Tuesday, July 24, 2007

"Best of the Net" - revised submissions guidelines

Can I just say a big, big thank you to Erin Elizabeth Smith, not only for responding to my lame rant last year about Sundress Publications' Best of the Net anthology, but also for immediately going ahead and tweaking the submissions guidelines for the 2007 edition, due some time in 2008.

For those too wearied by the sight of all those links above, the first bullpoint of the revised submissions guidelines now reads: Submissions must come from the editor of the publication (journal, chapbook, online press, etc) or if the work is self-published it must be sent by the author.

Now I'm just going to pop out for a couple of minutes to bring justice, peace and chocolate-pecan ice cream to the world!

Tuesday, July 03, 2007

The Joys of not being published?

Typically, someone else (Beth Webb) has managed to say what I was trying to say in my post below, and managed it in fewer words as well.

Even more typically, I only found the article because Ron Silliman included it in his regular roundup of links. Ron continues to widen my horizons without even knowing it!

Monday, July 02, 2007

All is Vanity?

Summer is usually my favourite time of the year, except I used to hate being stuck in the office on hot days. So now I am on a career break and thus office-free I get the summer I deserve - torrential!

Being house-bound (rainwater and cool air seem to bring me out in a wierd, itchy rash - and no, I haven't changed my washing powder brand lately) makes me cranky and gets me into cranky arguments with people online. For instance my resistance to trigger off spiteful comments to people who belittle online and self published poetry has decreased considerably over the past few weeks.

So it was with great heart that I read this article by one of those good folks over at the DIY Poetry Publishing Cooperative - someone who has actually worked at all levels of the publishing industry and knows what she is talking about.

Of course, my reasons for self-publishing my poetry are not quite the same as other peoples'. For a start, I'm not doing it for the book sales - if I was trying to survive on my book sales I'd be about 13 stone lighter than my currently ample 14 stone weight. The reason I self published my poems via lulu.com is because some people asked me to publish my poems in book form.

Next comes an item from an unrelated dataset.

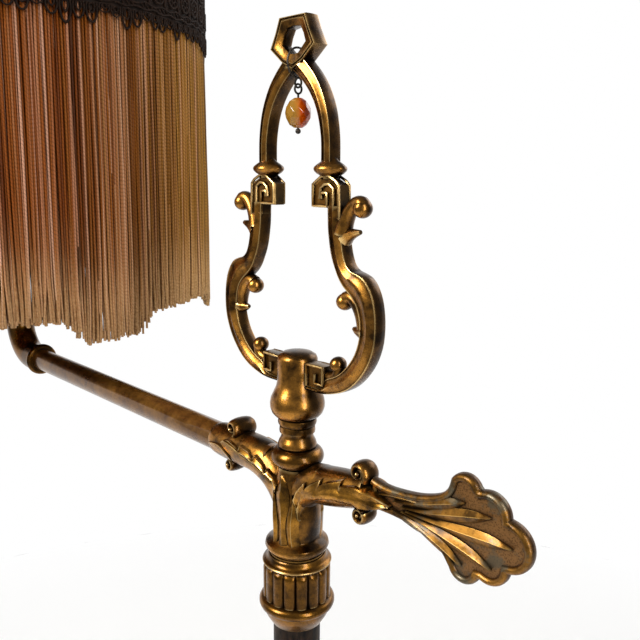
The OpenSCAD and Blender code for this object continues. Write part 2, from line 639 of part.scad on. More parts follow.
// The washer that sits on the harp, and its three spokes to the shade's top ring
module shade_spider() {
    spoke_end = top_r - rib_in - wire_r - seat;
    color("#5d4a2e") at_shade(crown_z) {
        translate([0, 0, -wire_r]) for (i = [0 : 2]) rotate(i * 120 + 60)
            wire_rod([6, 0, spider_z - crown_z + wire_r + spider_t / 2], [spoke_end, 0, 0],
                wire_r * 0.8);
        translate([0, 0, spider_z - crown_z + gap / 3]) tube(11, stud_r + seat, spider_t);
    }
}
module shade_fabric() {
    inside = [for (p = crown_arc(arc_r + fabric_t)) [p[0], max(p[1], 0)]];
    color("#b48a5a") at_shade(skirt_top_z + gap / 3) rotate_extrude($fn = fine)
        polygon(concat(crown_arc(arc_r), flip(inside)));
}
module skirt_fabric() {
    color("#b48a5a") at_shade(rim_z) tube(shade_r, shade_r - fabric_t, skirt_h);
}
lace_t = 1.4;
module lace_band() {
    color("#241a12") at_shade(rim_z - 3)
        tube(shade_r + seat + lace_t, shade_r + seat, skirt_h + 3);
}
// The fringe is one sleeve of hanging folds with a scalloped lower edge
fringe_t = 3;
scallop_h = 14;                        // how much shorter the fringe is between two scallops
scallop_w = 1.8 * shade_r / scallops;  // half width of the arch between two scallops
scallop_r = (scallop_w * scallop_w + scallop_h * scallop_h) / (2 * scallop_h);
module fringe() {
    color("#a9793f") at_shade(fringe_z) difference() {
        tube(shade_r, shade_r - fringe_t, fringe_len - 0.2);
        for (i = [0 : scallops - 1]) rotate((i + 0.5) * 360 / scallops)
            translate([shade_r - 10, 0, scallop_h - scallop_r]) rotate([0, 90, 0])
            cylinder(r = scallop_r, h = 20, $fn = fine);
    }
}
module shade_knob() {
    curve = smooth([[5.4, 0], [6.4, 2], [4.2, 5], [5, 8], [8.2, 13], [7.4, 19], [3, 24], [2.4, 27],
        [0.01, 29]], 3);
    color("#8f6826") at_shade(spider_z + spider_t + 0.2) difference() {
        rotate_extrude($fn = fine) polygon(concat([[0, 0]], curve));
        translate([0, 0, -over]) cylinder(r = stud_r + slip, h = 13, $fn = small);
    }
}

// ---- finial frame ----
// Outlines of the right half, as [x, height above the arm's axis]
arch_out = smooth([[20.8, 130], [20.7, 138], [20.2, 144], [19, 150], [17, 155], [14, 160],
    [10.4, 164.2], [6.2, 168.3]], 3);
arch_in = smooth([[0, 164.6], [4.4, 161.6], [8.2, 157.8], [11.3, 153.4], [13.7, 148.5],
    [15.2, 143.2], [15.9, 138], [16.1, 130]], 3);
loop_out = [[6.2, 168.3], [12.9, 173.6], [7.4, 185], [0, 185]];
loop_hole = [[0, 171.3], [3, 171.8], [6.2, 175.2], [5, 178.6], [3.6, 180.6], [0, 181.2]];
block = [[15.9, 126], [20.4, 126], [21.4, 124], [25.8, 121.9], [26.4, 109], [19.7, 109],
    [19.7, 113.2], [11, 113.2], [11, 121.9], [14.9, 124]];
lobe_out = concat([[26.4, 110]], smooth([[26.4, 109], [27.6, 101.5], [28.8, 95], [30.4, 91.8],
    [32.6, 90], [36, 89.3], [39.5, 88]], 3), smooth([[39.5, 88], [42.6, 84], [44.6, 79], [45.6, 72],
    [45.2, 64], [43, 57], [39.4, 51], [34.4, 45.6], [28.8, 42], [22, 40], [8, 40]], 3));
lobe_in = smooth([[8, 45.4], [19, 45.8], [25, 48], [31, 52.5], [35, 58], [37.2, 65], [37.4, 70],
    [36.6, 75], [34.6, 79], [30, 82.2], [25.3, 87.3], [21.8, 95.5], [20.4, 103], [19.7, 110]], 3);
key_box = [[8, 40], [18.4, 50.2]];
spindle = [[hub_d / 2 - 1, 52.2], [hub_d / 2, 50.4], [hub_d / 2, 40], [hub_d / 2 + 0.5, 37.6],
    [11.2, 33.6], [11.7, 31.4], [11.2, 28.6], [9.4, 27], [9.2, 25.6], [8.3, 24.2], [8.3, 22.4],
    [7.5, 20.6], [7.5, 18.6], [8.4, 16.4], [8.4, 14.8], [7.5, 13]];
scrolls = [[36, 113.4, 3.5], [27, 77.5, 3.5], [23.6, 52.2, 3.2]];
leaf_tips = [[[27.4, 107], [34.6, 104.8], [28.3, 99.5]], [[36.4, 73], [32.2, 67.6], [36.6, 62]]];
stems = [[[26.2, 103], [30.5, 106.5], [34.5, 110.4], [36, 113.4], [33, 114.4], [29.4, 112.4],
    [26.2, 110]],
    [[37.4, 66], [37, 76], [33, 79.8], [28.4, 80.2], [27, 77.5], [30, 75], [33.4, 71.5]],
    [[19.6, 45.4], [27, 48], [26.4, 52.2], [23.6, 54.4], [20.8, 52.2]]];
module frame_half() {
    polygon(concat(arch_in, arch_out));
    polygon(block);
    polygon(concat(lobe_out, lobe_in));
    difference() {
        polygon(concat([[0, 164.6], [4.2, 166.4]], loop_out));
        polygon(loop_hole);
    }
    translate(key_box[0]) square(key_box[1] - key_box[0]);
}
module finial_frame() {
    top = hub_top_z - arm_z;
    bar = frame_t / 2;
    color("#94691f") translate([0, 0, arm_z]) difference() {
        union() {
            scale([frame_w, 1, 1]) for (side = [0, 1]) mirror([side, 0, 0]) {
                rotate([90, 0, 0]) linear_extrude(frame_t, center = true) frame_half();
                rotate([90, 0, 0]) linear_extrude(frame_t * 0.66, center = true) {
                    for (s = stems) polygon(s);
                    for (t = leaf_tips) polygon(t);
                }
                for (s = scrolls) translate([s[0], 0, s[1]]) sphere(r = s[2], $fn = small);
                translate([18.2, 0, 127.9]) rotate_extrude($fn = fine)
                    polygon([[0, -3], [bar - 0.6, -3], [5.4, -0.7], [5.4, 0.5], [bar - 0.4, 3.2],
                        [0, 3.2]]);
            }
            rotate_extrude($fn = fine) polygon(concat([[0, spindle_z - arm_z], [7.5, spindle_z
                - arm_z]], flip(smooth(spindle, 2)), [[4.6, top], [0, top]]));
        }
        translate([0, 0, spindle_z - arm_z - over])
            cylinder(r = pipe_r + slip, h = pipe_top_z - spindle_z + over + 1.5, $fn = fine);
    }
}

// ---- hanging bead ----
cross_z = arm_z + 168;                 // middle of the arch's crossing, which the hook goes round
hook_wire = 0.55;
hook_r = 5.6;                          // the hook's loop, from its middle to its wire's middle
eye_r = 1.8;                           // the small eyes of hook and link
hook_eye_z = cross_z - hook_r - eye_r; // middle of the hook's eye, on which the link swings
link_eye_z = hook_eye_z - 2 * eye_r + 2 * hook_wire + 0.2;
bead_z = arm_z + 149.2;                // middle of the bead
stop_z = bead_z - bead_h / 2 - 1.2;    // middle of the small ball under the bead
module wire_eye(r) {
    rotate_extrude($fn = small) translate([r, 0]) circle(r = hook_wire, $fn = 16);
}
module pendant_hook() {
    color("#3a3632") {
        translate([0, 0, cross_z]) rotate([0, 90, 0]) wire_eye(hook_r);
        translate([0, 0, hook_eye_z]) rotate([90, 0, 0]) wire_eye(eye_r);
    }
}
module pendant_link() {
    color("#3a3632") {
        translate([0, 0, link_eye_z]) rotate([0, 90, 0]) wire_eye(eye_r);
        translate([0, 0, stop_z])
            cylinder(r = hook_wire, h = link_eye_z - eye_r + 0.2 - stop_z, $fn = 16);
        translate([0, 0, stop_z]) sphere(r = 1.1, $fn = small);
    }
}
module pendant_bead() {
    r = bead_d / 2;
    color("#cf7a22") translate([0, 0, bead_z]) difference() {
        rotate(22.5) union() {
            translate([0, 0, -bead_h * 0.18]) cylinder(r = r, h = bead_h * 0.36, $fn = 8);
            for (side = [0, 1]) mirror([0, 0, side]) translate([0, 0, bead_h * 0.18])
                linear_extrude(bead_h * 0.32, scale = 0.5) circle(r = r, $fn = 8);
        }
        cylinder(r = hook_wire + seat, h = bead_h + 2, center = true, $fn = 16);
    }
}

base_casting();
base_felt();
base_ballast();
ballast_washer();
base_locknut();
cord_bushing();
base_collar();
lower_shaft();
turned_break();
upper_shaft();
center_pipe();
fluted_cup();
swivel_washer();
swivel_bushing();
bracket();
bracket_collar();
arm_tube();
palmette_handle();
handle_screw();
arm_elbow();
riser_tube();
socket_cup();
harp_saddle();
socket_nipple();
socket_cap();
socket_shell();
socket_liner();
screw_shell();
switch_key();
bulb_base();
bulb_glass();
harp();
shade_frame();
shade_spider();
shade_fabric();
skirt_fabric();
lace_band();
fringe();
shade_knob();
finial_frame();
pendant_hook();
pendant_link();
pendant_bead();
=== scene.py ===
"""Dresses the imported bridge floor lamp: castings, fringe, lace, silk and finishes."""
import math

import bmesh
import bpy
import numpy as np
from bpy.props import FloatProperty, FloatVectorProperty, IntProperty, PointerProperty
from mathutils import Matrix, Vector


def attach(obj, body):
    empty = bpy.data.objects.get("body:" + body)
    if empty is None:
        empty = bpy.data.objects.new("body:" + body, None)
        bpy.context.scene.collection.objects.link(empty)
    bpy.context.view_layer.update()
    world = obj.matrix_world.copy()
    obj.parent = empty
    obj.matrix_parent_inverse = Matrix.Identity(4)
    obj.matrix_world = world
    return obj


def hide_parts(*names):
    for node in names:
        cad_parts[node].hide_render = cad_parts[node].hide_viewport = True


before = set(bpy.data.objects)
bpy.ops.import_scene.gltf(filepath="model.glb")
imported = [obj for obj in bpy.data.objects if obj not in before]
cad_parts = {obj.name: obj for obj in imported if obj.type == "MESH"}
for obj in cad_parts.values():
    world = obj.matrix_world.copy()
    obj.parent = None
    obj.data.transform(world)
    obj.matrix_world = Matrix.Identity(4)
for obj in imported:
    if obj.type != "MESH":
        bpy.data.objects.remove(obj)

bl_info = {
    "name": "Bridge floor lamp",
    "version": (1, 0, 0),
    "blender": (4, 5, 0),
    "location": "View3D > Sidebar > Lamp",
    "description": "Models the lamp's cast, turned and sewn pieces around its CAD frame",
    "category": "Object",
}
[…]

"Oh my god!" I can hear people shouting. "Can we ask you to put your head in the oven, Rik?" Well, no, you can't - it's a tacky request which has already been done by a much more famous poet than I'll ever be.

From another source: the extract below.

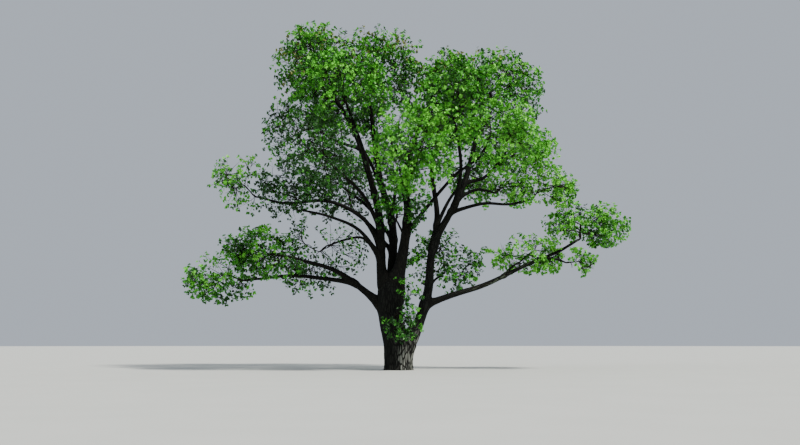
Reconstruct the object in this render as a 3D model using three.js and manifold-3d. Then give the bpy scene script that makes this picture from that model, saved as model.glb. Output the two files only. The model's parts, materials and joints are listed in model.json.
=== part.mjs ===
// A broad-crowned deciduous tree in spring leaf, rooted in the ground.
// Millimetres, +Z up. The origin is the middle of the flat cut at ground level, +X is the tree's
// long side (to the right as the tree is usually seen) and -Y is its front.
// The trunk, every bough and every mass of foliage is a closed solid of its own.

import * as THREE from "three";
import { mergeVertices } from "three/addons/utils/BufferGeometryUtils.js";
import Module from "manifold-3d";

const wasm = await Module();
wasm.setup();

// Driving dimensions
const GAP = 0.3; // between a limb and what it grows from
const TWIG_CLEARANCE = 25; // least room between foliage and any limb that passes it
const CELL_MARGIN = 12; // each mass stays this far inside its own space
const WELD = 1e-3; // points nearer than this are one

const TRUNK_SIDES = 16;
const FLARE_LOBES = 5; // root buttresses round the foot
const FLARE_SHARE = 0.07; // how far they stand out of the trunk's radius at the ground
const FLARE_HEIGHT = 700; // height at which they have faded to about a third

const COLLAR_SHARE = 0.35; // swelling where a limb leaves its parent, as a share of its radius
const COLLAR_REACH = 2; // radii over which the swelling fades
const TAPER_POWER = 0.8;
const LIMB_STEP = 1600; // length of one straight stretch of a bough
const STOUT = 150; // a bough thicker than this radius has more sides
const STOUT_SIDES = 8;
const SLIM_SIDES = 6;
const TWIG_SIDES = 3;
const LIMB_PLACES = 40; // places along a limb at which its own radius is looked up
const CURVE_TENSION = 0.5;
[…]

See, some very nice people who didn't happen to be related to me, or work with me, wanted copies of some of my poems in the form of a book. My personal preference is to put my poems on public display on my website, with the aim of giving visitors to the website a pleasant - possibly thought-provoking - experience as they interact with my work. That's why I write poetry: it makes me all warm and tingly to think that other people get some enjoyment from reading my stuff, hopefully almost as much enjoyment as I get from writing it.

The website is a great way to present my poems in the way I want to see them presented. The navigation on the site has been developed over the course of 10 years to make accessing poems - both the finished stuff and the stuff still being worked on - as easy as possible for people. Those backgrounds on which the poems are displayed? They're there because I like the idea of having random, unobtrusive backgrounds for my poems. The audio files are there so people can hear me read some of my poems. The YouTube videos - comical as they may be (and I'm planning to re-record the existing ones and add new ones over the course of the next couple of years) are there so people can get even more enjoyment of the poem by watching me read it out. Some of the poems even change in subtle ways each time they are loaded into the browser, while other poems offer secret links to additional information, footnotes, thoughts, etc. This is my idea of what a visitor experience to Planet Rik should be like.

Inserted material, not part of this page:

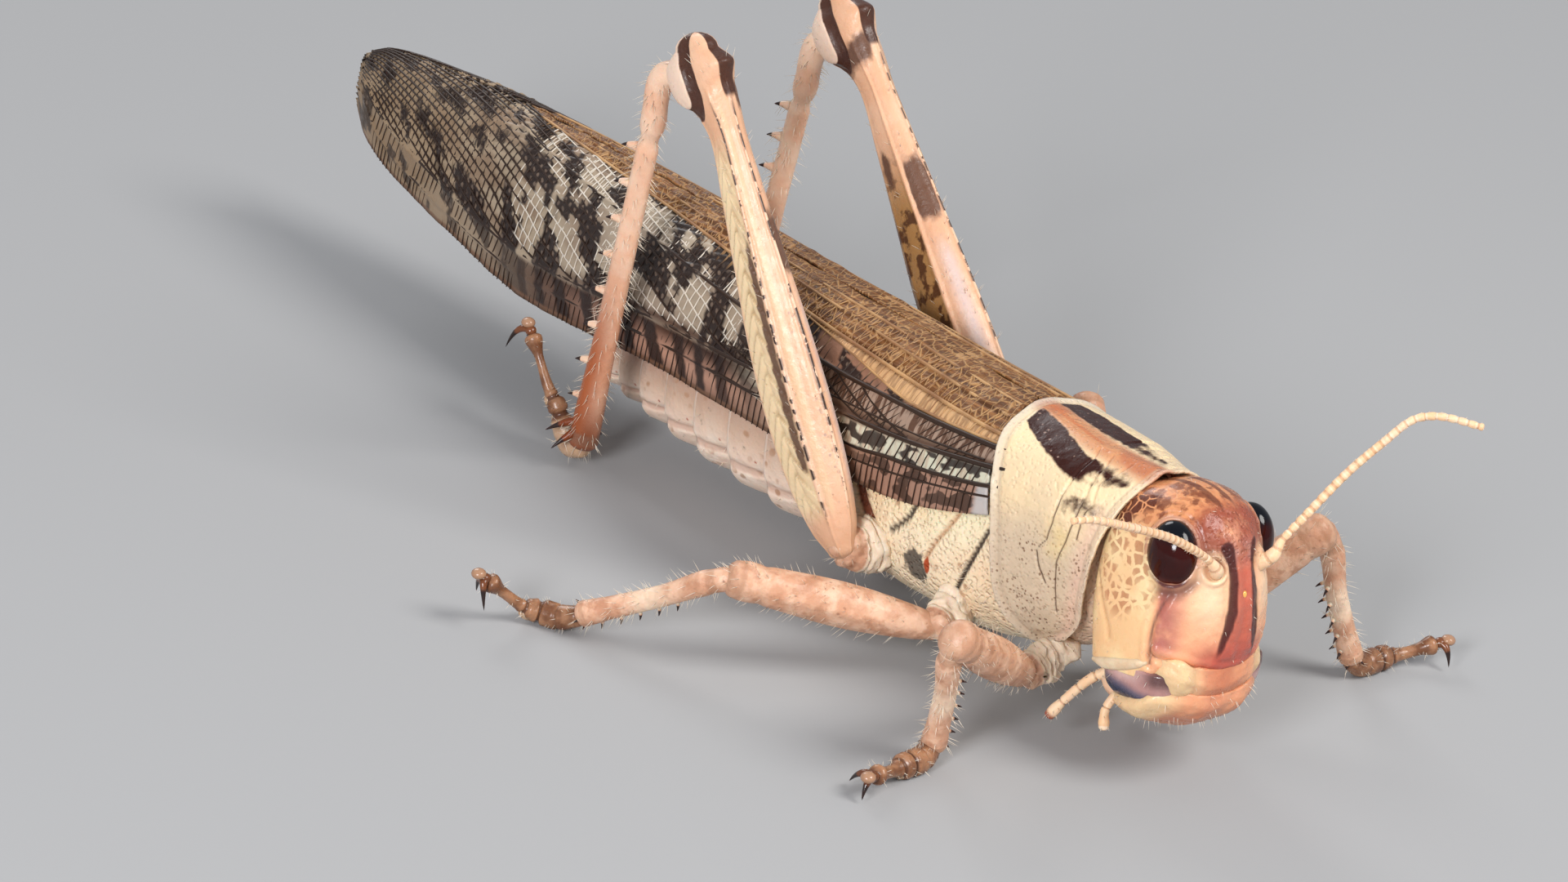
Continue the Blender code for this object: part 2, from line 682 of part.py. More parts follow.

So the book is very much secondary to the website - it's there if people really, really have a need to posess a copy of some of my poems. And don't get me wrong, I get a very warm and fuzzy feeling whenever someone buys a copy. Having something like Print On Demand technology, as deployed by lulu.com, is a fantastic addition to the website. But in the end, it's the website that counts - that's my vision for the future of poetry.

It's only vanity if you're doing it for fame and fortune. I'm doing it because it's FUN - especially when summer turns a bit damp, yanno?